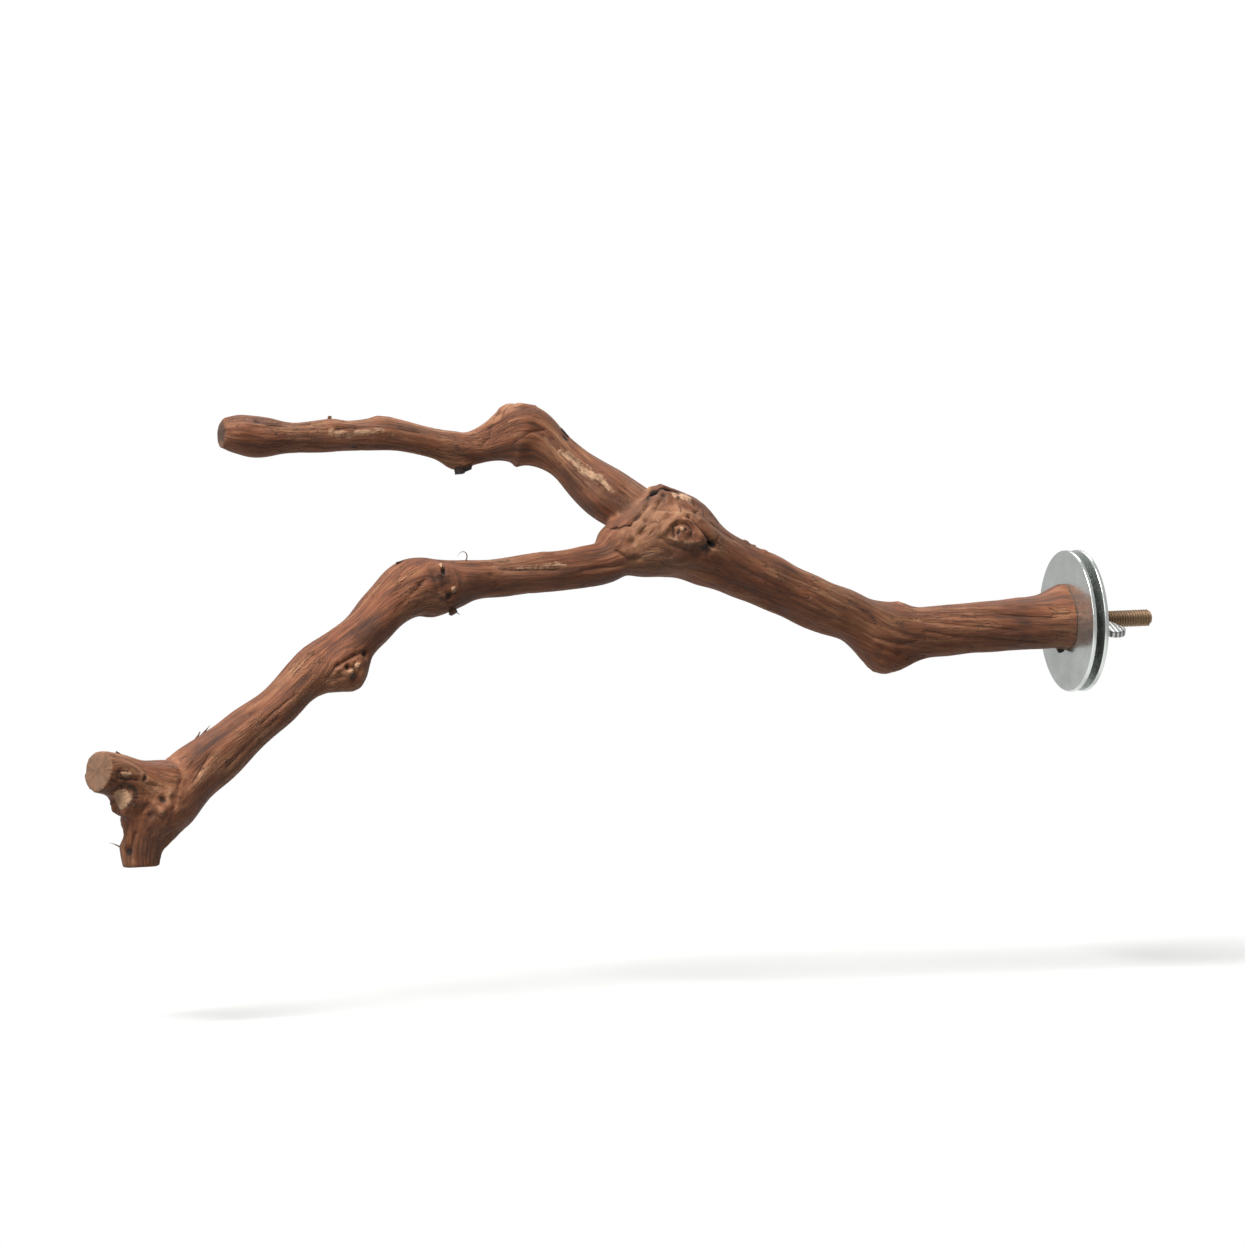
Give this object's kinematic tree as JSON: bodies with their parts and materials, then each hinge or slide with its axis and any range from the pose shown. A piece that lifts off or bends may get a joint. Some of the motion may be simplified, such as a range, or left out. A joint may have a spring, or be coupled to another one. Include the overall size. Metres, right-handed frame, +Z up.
{
  "type": "bird cage perch",
  "caption": "Forked natural vine-branch perch for a bird cage, with a hanger bolt, large washers that grip the cage bars and a wing nut.",
  "frame": {"origin": "on the bolt's axis, at the face of the inner washer that meets the cage bars", "axes": "+X along the bolt, out through the cage, with the branch towards -X; +Z up; -Y is the side that the lower limb leans to"},
  "size_m": [0.4174, 0.0865, 0.151],
  "materials": {
    "vine_wood": "stripped reddish-brown vine wood with fibrous bark, knots and paler scars",
    "bolt_steel": "dull brownish plated steel thread",
    "zinc_washer": "bright zinc plate with faint scratches",
    "zinc_nut": "cast wing nut, bright zinc plate"
  },
  "bodies": {
    "perch": {"branch": "vine_wood", "hanger_bolt": "bolt_steel"},
    "inner_washer": {"inner_washer": "zinc_washer"},
    "outer_washer": {"outer_washer": "zinc_washer"},
    "wing_nut": {"wing_nut": "zinc_nut"}
  },
  "joints": [
    {"name": "inner_washer_spin", "type": "hinge", "parent": "perch", "child": "inner_washer", "pos_m": [0, 0, 0], "axis": [1, 0, 0], "continuous": true},
    {"name": "outer_washer_slide", "type": "slide", "parent": "perch", "child": "outer_washer", "axis": [1, 0, 0], "range_m": [-0.00275, 0.01725]},
    {"name": "wing_nut_spin", "type": "hinge", "parent": "outer_washer", "child": "wing_nut", "pos_m": [0.0045, 0, 0], "axis": [1, 0, 0], "range_deg": [-990, 6210]}
  ],
  "couplings": [
    {"joint": "wing_nut_spin", "follows": "outer_washer_slide", "rad_per_m": 6283.2}
  ]
}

◆ **Exercise objective**
Reproduce the listing above word for word.

◆ **Answer below**
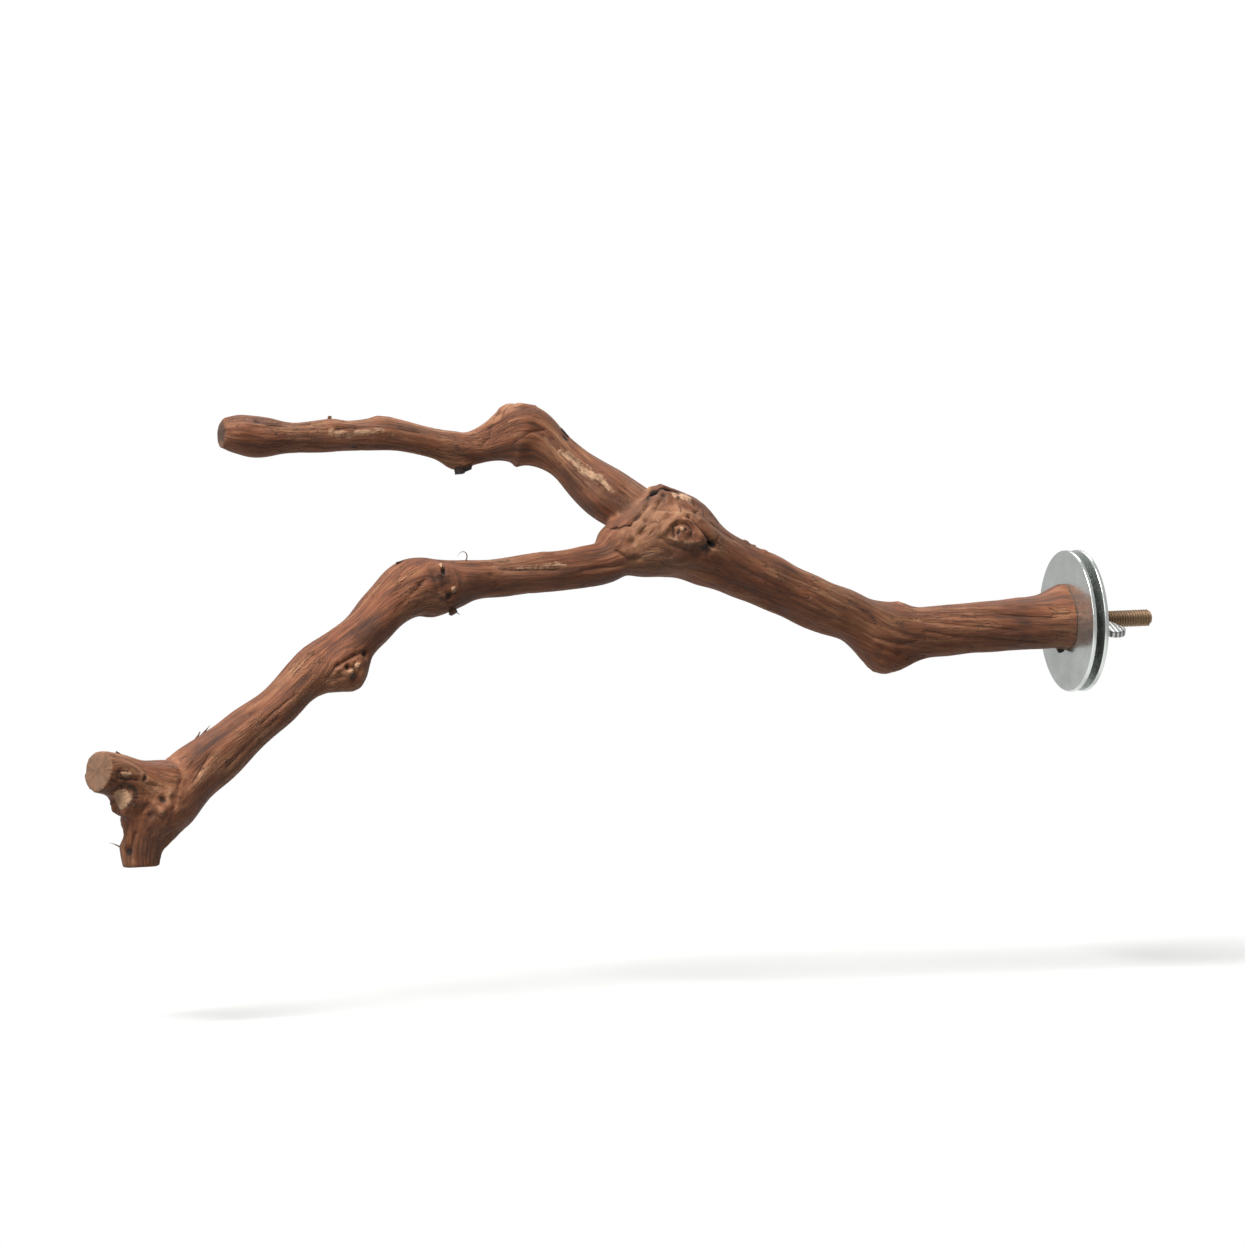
Give this object's kinematic tree as JSON: bodies with their parts and materials, then each hinge or slide with its axis and any range from the pose shown. A piece that lifts off or bends may get a joint. Some of the motion may be simplified, such as a range, or left out. A joint may have a spring, or be coupled to another one. Include the overall size. Metres, right-handed frame, +Z up.
{
  "type": "bird cage perch",
  "caption": "Forked natural vine-branch perch for a bird cage, with a hanger bolt, large washers that grip the cage bars and a wing nut.",
  "frame": {"origin": "on the bolt's axis, at the face of the inner washer that meets the cage bars", "axes": "+X along the bolt, out through the cage, with the branch towards -X; +Z up; -Y is the side that the lower limb leans to"},
  "size_m": [0.4174, 0.0865, 0.151],
  "materials": {
    "vine_wood": "stripped reddish-brown vine wood with fibrous bark, knots and paler scars",
    "bolt_steel": "dull brownish plated steel thread",
    "zinc_washer": "bright zinc plate with faint scratches",
    "zinc_nut": "cast wing nut, bright zinc plate"
  },
  "bodies": {
    "perch": {"branch": "vine_wood", "hanger_bolt": "bolt_steel"},
    "inner_washer": {"inner_washer": "zinc_washer"},
    "outer_washer": {"outer_washer": "zinc_washer"},
    "wing_nut": {"wing_nut": "zinc_nut"}
  },
  "joints": [
    {"name": "inner_washer_spin", "type": "hinge", "parent": "perch", "child": "inner_washer", "pos_m": [0, 0, 0], "axis": [1, 0, 0], "continuous": true},
    {"name": "outer_washer_slide", "type": "slide", "parent": "perch", "child": "outer_washer", "axis": [1, 0, 0], "range_m": [-0.00275, 0.01725]},
    {"name": "wing_nut_spin", "type": "hinge", "parent": "outer_washer", "child": "wing_nut", "pos_m": [0.0045, 0, 0], "axis": [1, 0, 0], "range_deg": [-990, 6210]}
  ],
  "couplings": [
    {"joint": "wing_nut_spin", "follows": "outer_washer_slide", "rad_per_m": 6283.2}
  ]
}